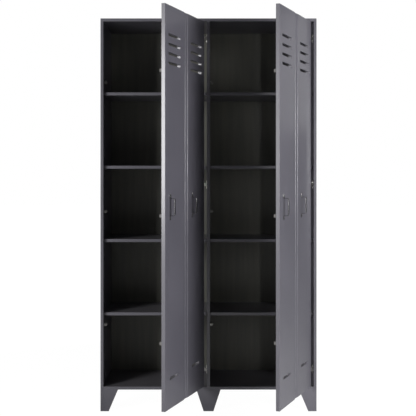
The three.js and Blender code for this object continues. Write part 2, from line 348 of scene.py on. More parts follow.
# thin foil-faced hardboard with an upright grain; the olive cast of its tone is painted shade, the warm tint that
# the shadowed interior takes
backGrainAndShadeTintLook = dict(
    paintLook,
    dark=(0.058, 0.058, 0.049, 1.0),
    light=(0.083, 0.082, 0.067, 1.0),
    stretch=(1.0, 1.0, 0.06),
    patchScale=38.0,
    grainScale=420.0,
    roughness=(0.46, 0.58),
    dust=0.05,
    coat=0.0,
)
handleLook = dict(
    paintLook,
    dark=(0.009, 0.009, 0.010, 1.0),
    light=(0.016, 0.016, 0.018, 1.0),
    rubbed=(0.16, 0.155, 0.15, 1.0),
    rub=0.5,
    rubScale=220.0,
    dust=0.03,
    patchScale=25.0,
    grainScale=1400.0,
    roughness=(0.18, 0.24),
    ior=2.0,
    coat=0.0,
)
nickelLook = dict(
    paintLook,
    dark=(0.44, 0.43, 0.41, 1.0),
    light=(0.60, 0.59, 0.565, 1.0),
    rubbed=(0.72, 0.71, 0.69, 1.0),
    rub=0.6,
    rubScale=300.0,
    dust=0.03,
    stretch=(1.0, 1.0, 0.15),
    patchScale=120.0,
    grainScale=2200.0,
    roughness=(0.24, 0.36),
    bump=0.08,
    metallic=1.0,
    coat=0.0,
)
# the strikes are dull zinc plate
zincLook = dict(
    nickelLook,
    dark=(0.10, 0.096, 0.094, 1.0),
    light=(0.15, 0.145, 0.14, 1.0),
    rubbed=(0.22, 0.21, 0.20, 1.0),
    roughness=(0.6, 0.7),
    metallic=0.2,
    stretch=(1.0, 1.0, 1.0),
)
plasticLook = dict(
    paintLook,
    dark=(0.050, 0.049, 0.047, 1.0),
    light=(0.074, 0.073, 0.070, 1.0),
    rubbed=(0.13, 0.13, 0.125, 1.0),
    rub=0.3,
    rubScale=240.0,
    patchScale=60.0,
    grainScale=1800.0,
    roughness=(0.42, 0.52),
    bump=0.2,
    coat=0.0,
)
boardPaint = makeFinish("board_paint", paintLook)
# the back panels' finish carries painted shade: its olive cast stands in for the tint of the shadowed interior
backFoilWithShadeTint = makeFinish("back_panel_foil", backGrainAndShadeTintLook)
handleBlack = makeFinish("handle_black_steel", handleLook)
nickel = makeFinish("nickel_plated_steel", nickelLook)
greyPlastic = makeFinish("catch_grey_plastic", plasticLook)
zinc = makeFinish("dull_zinc_plate", zincLook)
print("finishes made")


# fasteners, placed by a geometry tree on points that carry the way they face

turnedSides = 20  # round a screw head, pin or collar
randomMax, randomSeed, randomValue = 3, 8, 1  # the sockets of a random float


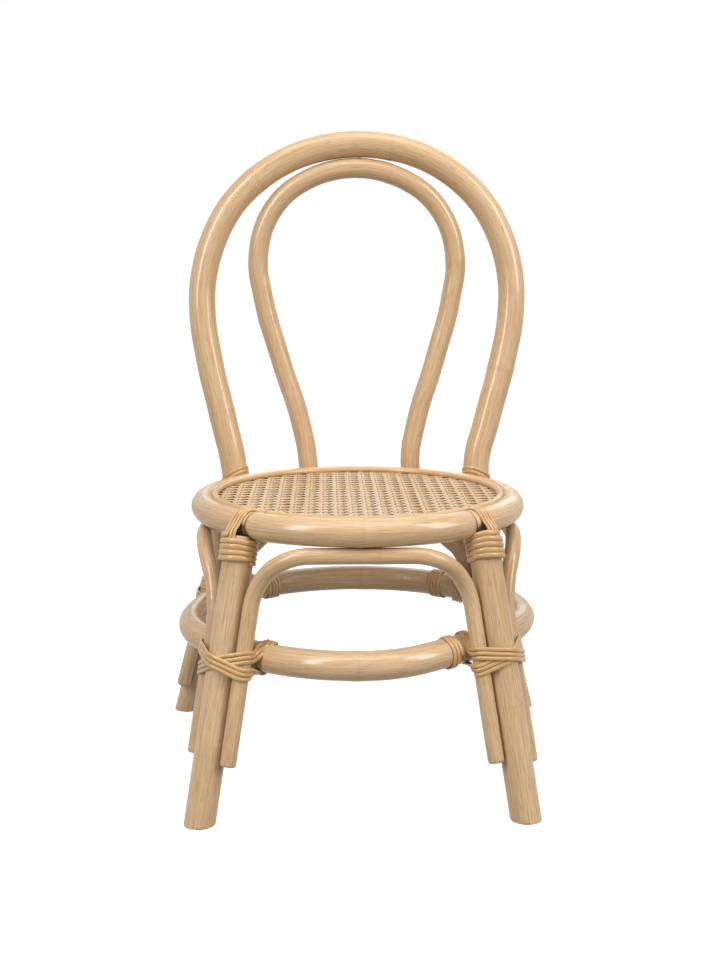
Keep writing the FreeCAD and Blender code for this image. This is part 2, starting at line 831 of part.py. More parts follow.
top_start = V(hoop_top.x, hoop_top.y, inner_top.z - inner_radius + sunk / inner_radius)
top_places = [(top_start, UP)]
parts["hoop_top_screw"], top_holes = set_screws(top_places, top_screw_length)

arch_places = []
for turn in (0, -QUARTER, QUARTER):
    arch_places.append((around(seat_radius, turn, arch_top_height - arch_radius + sunk / arch_radius), UP))
parts["arch_nails"], arch_holes = set_screws(arch_places, arch_nail_length)

stretcher_places = []
for side in (LEFT, RIGHT):
    for joint, way, turn, leg in (
        (front_joint(side), front_way(side), front_turn(side), leg_radius),
        (rear_joint(side), rear_way(side), side * rear_leg_turn, hoop_radius),
    ):
        out = across(way, turn)
        centre = joint - out * (leg + stretcher_tube + seat_gap)
        stretcher_places.append((centre - out * (stretcher_tube - sunk / stretcher_tube), out))
parts["stretcher_screws"], stretcher_holes = set_screws(stretcher_places, stretcher_screw_length)

parts["outer_back_hoop"] = hoop.cut(hoop_holes).cut(top_holes).cut(stretcher_holes)
parts["inner_back_hoop"] = inner_hoop.cut(inner_holes).cut(top_holes)
parts["seat_ring_front"] = seat_front.cut(arch_holes)
parts["seat_ring_rear"] = seat_rear.cut(leg_holes).cut(hoop_holes).cut(inner_holes).cut(arch_holes)
parts["cane_panel"] = cane_panel
parts["spline_ring"] = spline_ring
parts["front_leg_left"] = leg_left.cut(leg_holes).cut(stretcher_holes)
parts["front_leg_right"] = leg_right.cut(leg_holes).cut(stretcher_holes)
parts["stretcher_ring"] = stretcher.cut(stretcher_holes)
parts["arch_front"] = arch_front.cut(arch_holes)
parts["arch_left"] = arch_left.cut(arch_holes)
parts["arch_right"] = arch_right.cut(arch_holes)

os.makedirs("parts", exist_ok=True)
for name, shape in parts.items():
    shape.exportStep("parts/" + name + ".step")
    print(name, "solids", len(shape.Solids), "valid", shape.isValid(), "volume", round(shape.Volume))
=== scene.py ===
"""Looks of a child's rattan bistro chair: lacquered poles, peel ties and a woven cane seat."""

import random
from math import acos, asin, atan, atan2, cos, degrees, exp, hypot, pi, radians, sin, sqrt, tan

import bmesh
import bpy
from mathutils import Matrix, Vector, noise
from mathutils.kdtree import KDTree


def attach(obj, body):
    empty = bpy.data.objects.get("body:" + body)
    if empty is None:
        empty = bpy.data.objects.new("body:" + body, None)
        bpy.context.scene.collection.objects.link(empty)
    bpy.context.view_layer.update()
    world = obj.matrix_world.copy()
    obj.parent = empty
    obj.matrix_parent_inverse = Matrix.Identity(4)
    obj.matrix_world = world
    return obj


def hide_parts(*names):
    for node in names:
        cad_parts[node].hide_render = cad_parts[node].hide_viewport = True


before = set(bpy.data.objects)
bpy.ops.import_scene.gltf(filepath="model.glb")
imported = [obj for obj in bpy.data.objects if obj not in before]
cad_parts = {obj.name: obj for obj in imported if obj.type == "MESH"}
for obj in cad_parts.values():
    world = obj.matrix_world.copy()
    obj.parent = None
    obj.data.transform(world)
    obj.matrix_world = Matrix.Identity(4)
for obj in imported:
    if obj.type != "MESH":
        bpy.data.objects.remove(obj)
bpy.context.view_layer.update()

MM = 0.001
UP = Vector((0, 0, 1))
SCENE = bpy.context.scene
LEFT, RIGHT = -1, 1
SIDES = ((LEFT, "left"), (RIGHT, "right"))
SEAT_GAP = 0.3  # the gap that stands for contact, between poles too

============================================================

Retype exactly, and only, the lines from the one containing "for name, shape" through the one containing "bpy.data.objects.remove(obj)", both included.

for name, shape in parts.items():
    shape.exportStep("parts/" + name + ".step")
    print(name, "solids", len(shape.Solids), "valid", shape.isValid(), "volume", round(shape.Volume))
=== scene.py ===
"""Looks of a child's rattan bistro chair: lacquered poles, peel ties and a woven cane seat."""

import random
from math import acos, asin, atan, atan2, cos, degrees, exp, hypot, pi, radians, sin, sqrt, tan

import bmesh
import bpy
from mathutils import Matrix, Vector, noise
from mathutils.kdtree import KDTree


def attach(obj, body):
    empty = bpy.data.objects.get("body:" + body)
    if empty is None:
        empty = bpy.data.objects.new("body:" + body, None)
        bpy.context.scene.collection.objects.link(empty)
    bpy.context.view_layer.update()
    world = obj.matrix_world.copy()
    obj.parent = empty
    obj.matrix_parent_inverse = Matrix.Identity(4)
    obj.matrix_world = world
    return obj


def hide_parts(*names):
    for node in names:
        cad_parts[node].hide_render = cad_parts[node].hide_viewport = True


before = set(bpy.data.objects)
bpy.ops.import_scene.gltf(filepath="model.glb")
imported = [obj for obj in bpy.data.objects if obj not in before]
cad_parts = {obj.name: obj for obj in imported if obj.type == "MESH"}
for obj in cad_parts.values():
    world = obj.matrix_world.copy()
    obj.parent = None
    obj.data.transform(world)
    obj.matrix_world = Matrix.Identity(4)
for obj in imported:
    if obj.type != "MESH":
        bpy.data.objects.remove(obj)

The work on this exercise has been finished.